Most likely, the function will be an almost a straight call into an OS function that performs a seek on an OS file.  For example in Windows, the function will probably obtain a windows file handle and then call the windows SetFilePointer() function.  

Most likely all the "real" work is done by the OS and the nature of that work will depend on which OS you are using and possibly other factors, like what file system it is using.  But most likely the process involves searching a file allocation table to find out what sector on disk stores the specified offset to the file and then figure out what offset within that sector you tried to seek to and then stores that information so the next read/write occurs at that location.  This process is slow in a sense as it make involve looping through a table, but the process is much faster than a typical disk read/write operation so its overhead in disk intensive code is negligable.
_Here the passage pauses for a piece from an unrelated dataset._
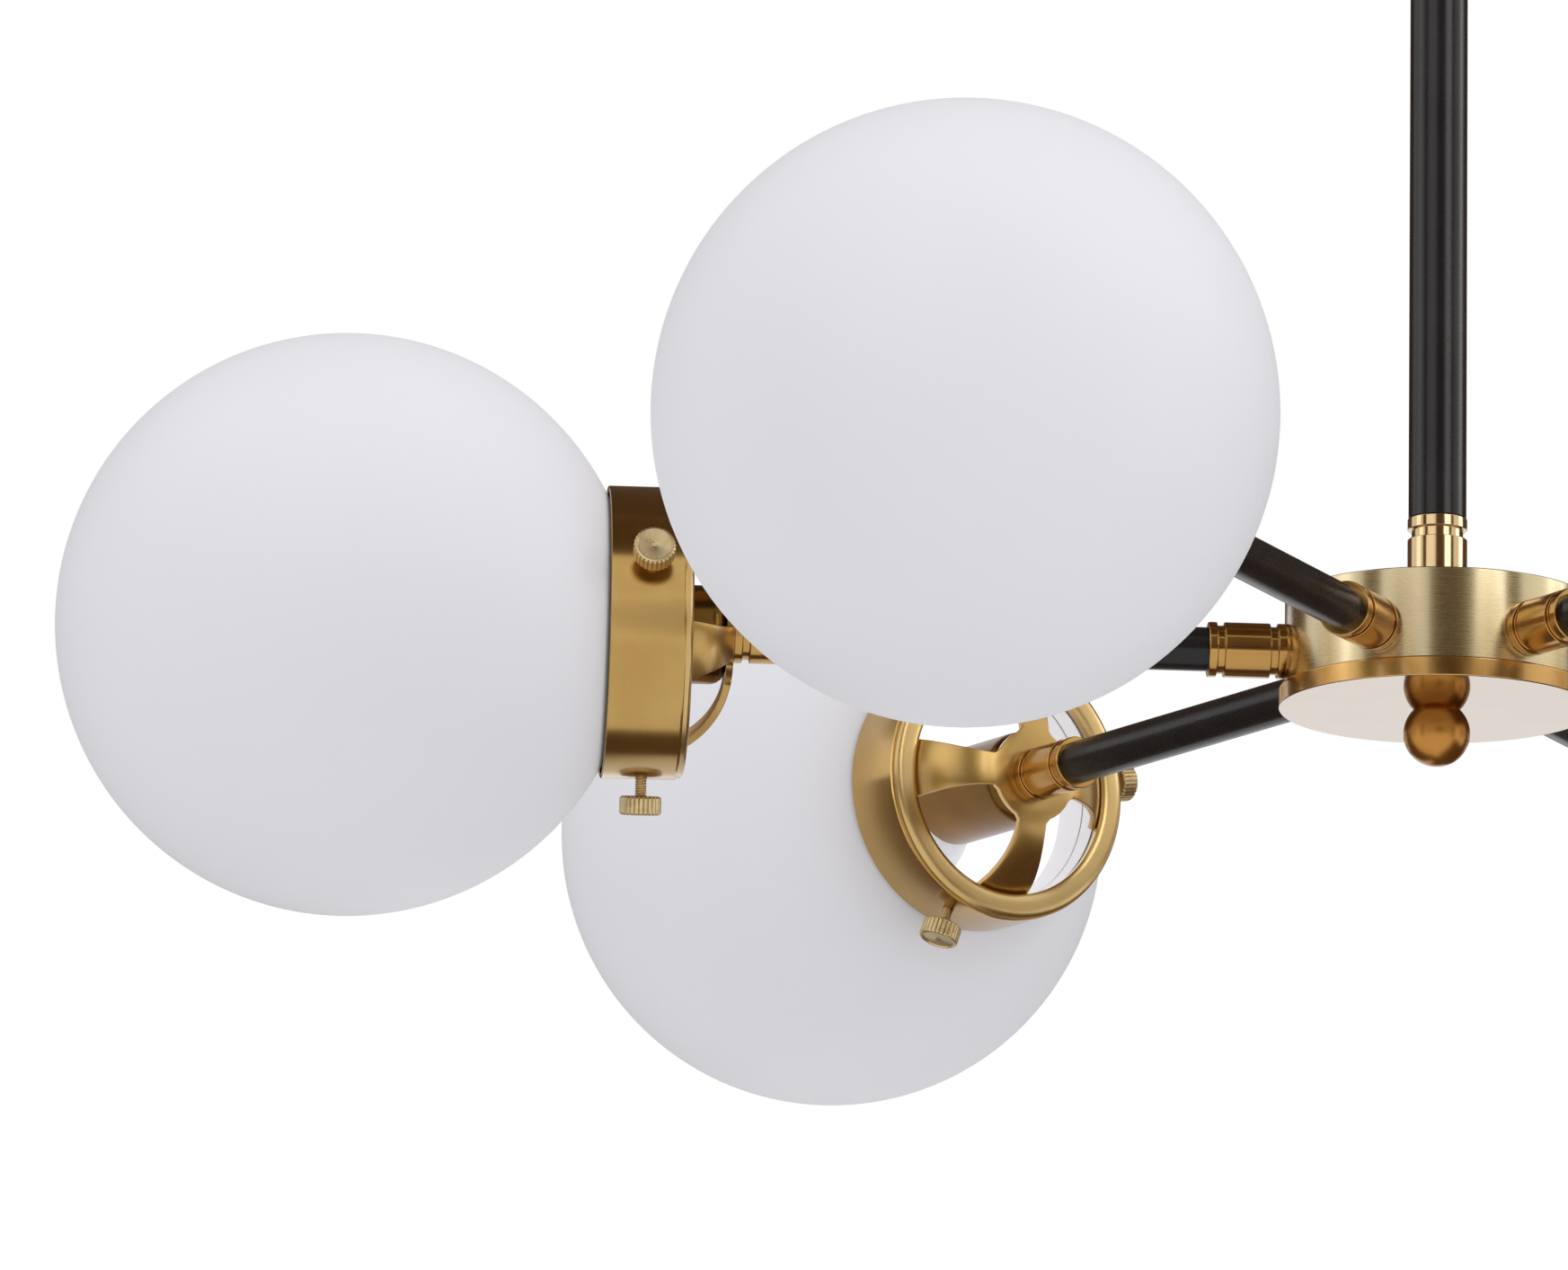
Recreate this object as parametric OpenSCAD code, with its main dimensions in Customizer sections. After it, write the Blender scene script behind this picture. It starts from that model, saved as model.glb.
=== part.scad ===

For this project you might consider looking at more advanced file organizations.  Like using external indexes to speed access, for example.

Commented:
>> >> lseek takes almost exactly 0 time to execute.
>> however, you can expect the next read() to
>> take longer because of the lseek
You can't be sure of either of these statements.  it depends on how the implimenter designed things.  If the implimenter makes lseek() perform the work, then it will take time, otherwise the work will be delayed until the next read/write operation.  (on DOS/Windows its very likely that the work will be delayed until the next read/write).  but no matter what, you will eventually have to "pay the price".

Author

Commented:
>For this project you might consider looking at more advanced file organizations.  Like using external
indexes to speed access, for example.

Can you expand a few words on that.

Yair

Commented:
>> Can you expand a few words on that.
Unfortunatley the expanded words are called "books".

There are many good books dealing with algorithms, especially sorting and especially external sorting (meaning the sorted material is stored on disk) as well as books on DB design.
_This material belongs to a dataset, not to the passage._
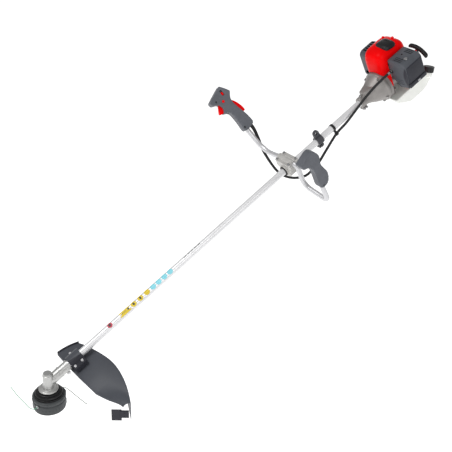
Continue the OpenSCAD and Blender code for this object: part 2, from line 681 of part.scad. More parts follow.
module cylinder_fins() for (i = [0:8]) translate([cyl_x, 0, 44 + 7.6 * i]) linear_extrude(2.4)
    round_rect(68, i < 5 ? 72 : 66, 6);

module engine_cylinder() color(alloy) at_shaft() difference() {
    union() {
        cylinder_fins();
        translate([cyl_x, 0, 38.2]) cylinder(h = 68, r = bore_r + 5);
        translate([cyl_x - 29, -29, 38.2]) cube([58, 58, 5]);
        block([cyl_x - 14, 20, 52], [cyl_x + 14, 44, 70]);
        block([cyl_x - 14, -45, 50], [cyl_x + 14, -20, 72]);
    }
    translate([cyl_x, 0, 38]) cylinder(h = 52.5, r = bore_r);
    translate([cyl_x, 0, 90]) cylinder(h = 40, r = 5.2);
    translate([cyl_x, 0, 101]) cylinder(h = 20, r = 11);
    cross_bar(cyl_x, 15, 45, 61, 7);
    cross_bar(cyl_x, -46, -15, 61, 7.5);
}

module flywheel() color(alloy) at_shaft() difference() {
    union() {
        turned([[1640, 0], [1640, 14], [1645, 16], [1645, 54], [1658, 54], [1658, 49], [1651, 47], [1651, 16],
            [1664, 13], [1664, 0]]);
        for (a = [0:24:336]) rotate([a, 0, 0]) block([1650, -1, 18], [1658, 1, 50]);
        for (a = [0, 180]) rotate([a + 40, 0, 0]) rotate([0, 90, 0]) translate([28, 0, 1616])
            cylinder(h = 30, r = 4);
    }
    disc(1639, 1665, 5 + slip);
}

module spark_plug() color(steel) at_shaft() translate([cyl_x, 0, 0]) {
    translate([0, 0, 92]) cylinder(h = 10, r = 5);
    translate([0, 0, 101.2]) cylinder(h = 8, r = 9.5, $fn = 6);
    translate([0, 0, 109]) cylinder(h = 5, r = 7);
    translate([0, 0, 113]) cylinder(h = 20, r = 4.6);
    translate([0, 0, 132]) cylinder(h = 5, r = 3);
}

muffler_x = cyl_x + 8;
outlet = [64, 34];    // y and z of the muffler's outlet

module muffler_box(y0, y1, w, h, r) {
    translate([muffler_x, y1, 64]) rotate([90, 0, 0]) linear_extrude(y1 - y0) round_rect(w, h, r);
}

module muffler() color(steel) at_shaft() difference() {
    union() {
        muffler_box(45, 80, 64, 88, 12);
        disc(1682, 1698, 7, outlet[0], outlet[1]);
    }
    muffler_box(47, 78, 60, 84, 10);
    cross_bar(cyl_x, 43, 50, 61, 7);
    disc(1681, 1700, 5.5, outlet[0], outlet[1]);
}

module muffler_guard() color(dark_grey) at_shaft() difference() {
    muffler_box(50, 86, 80, 112, 20);
    muffler_box(48, 83.4, 74.8, 106.8, 17.4);
    for (i = [0:4]) block([1692 + 12 * i, 56, 110], [1699 + 12 * i, 78, 124]);
    for (i = [0:5]) block([1697 + 9 * i, 80, 34], [1701 + 9 * i, 88, 94]);
    disc(1670, 1696, 10, outlet[0], outlet[1]);
}

module carburettor() color(clutch_grey) at_shaft() difference() {
    union() {
        block([1698, -78, 46], [1730, -48, 76]);
        block([1694, -48.2, 46], [1734, -45.2, 76]);
        translate([cyl_x, -63, 22]) cylinder(h = 25, r = 13);
    }
    cross_bar(cyl_x, -79, -40, 61, 8);
    translate([cyl_x, -63, 40]) cylinder(h = 50, r = 2 + slip);
    translate([cyl_x, -63, 21]) cylinder(h = 14, r = 10.5);
}

module throttle_valve() color(steel) at_shaft() translate([cyl_x, -63, 0]) {
    translate([0, 0, 44]) cylinder(h = 38, r = 2);
    rotate([0, 0, 8]) translate([0, 0.6, 61]) rotate([90, 0, 0]) cylinder(h = 1.2, r = 7.6);
    rotate([0, 0, -70]) translate([-2, -3, 77]) cube([18, 6, 2]);
    rotate([0, 0, -70]) translate([14, 0, 78]) cylinder(h = 5, r = 3);
}

module primer_bulb() color(black) at_shaft() translate([cyl_x, -63, 0]) difference() {
    union() {
        translate([0, 0, 23]) cylinder(h = 7, r = 10);
        translate([0, 0, 23]) sphere(r = 9);
    }
    translate([0, 0, 23]) sphere(r = 7.8);
    translate([0, 0, 23]) cylinder(h = 20, r = 7.8);
}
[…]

I like using seperate index and database files.  The database files stores the actual data, sort of like a disk-based array but in random order.  Well basically in the order in which the records were added as each record is added at the end.  Then a seperate index file is used to track the sort keys and the offsets or record nubmers to the records they sort for.  So the index files is the only file that needs to be kept "sorted"  (its only sorted in a sense) and since it is comparitibly small it can be kept sorted more quickly than the larger Database file.  You can access the database records in sorted order by going through the index in sorted order and for each key in the index, looking up (a quick direct seek) the record in the database file.  There are many different types of indexing algorithms, I like knuth's N-way trees.  They are extradonarily fast for, adding, deleting, exact and near searching,  and sequential operations, they are relatively small, having no more than 50% wasted space.  
CERTIFIED EXPERT
Author of the Year 2009

Commented:
>>it depends on how the implimenter designed things.
>> If the implimenter makes lseek() perform the work, then it will take time...

I'm trying to imagine a professional programmer sitting down to write an operating system and or to implement  stream handling and deciding to position the drive head and do other time-consuming operations in the lseek call.  Tyying.... trying... trying... Nope, I just can't imagine it.

-- Dan

Commented:
>> deciding to position the drive head and do other >> time-consuming operations in the lseek call
Where did I say that fseek() woudl reposition the drive head?  fseek() would never position the drive head.  That makes no sense since there can be multiple files open.  However it certainly might (very likely will) reposition the OS file pointer and that is not likely to be a trivial operation.  It will usually involve searching through file allocation tables and other data structures in order to calculate the location on disk cooresponding to the requested file offset.

Author

Commented:
I'll take nietod answer, and I want to thank DanRollins.

Yair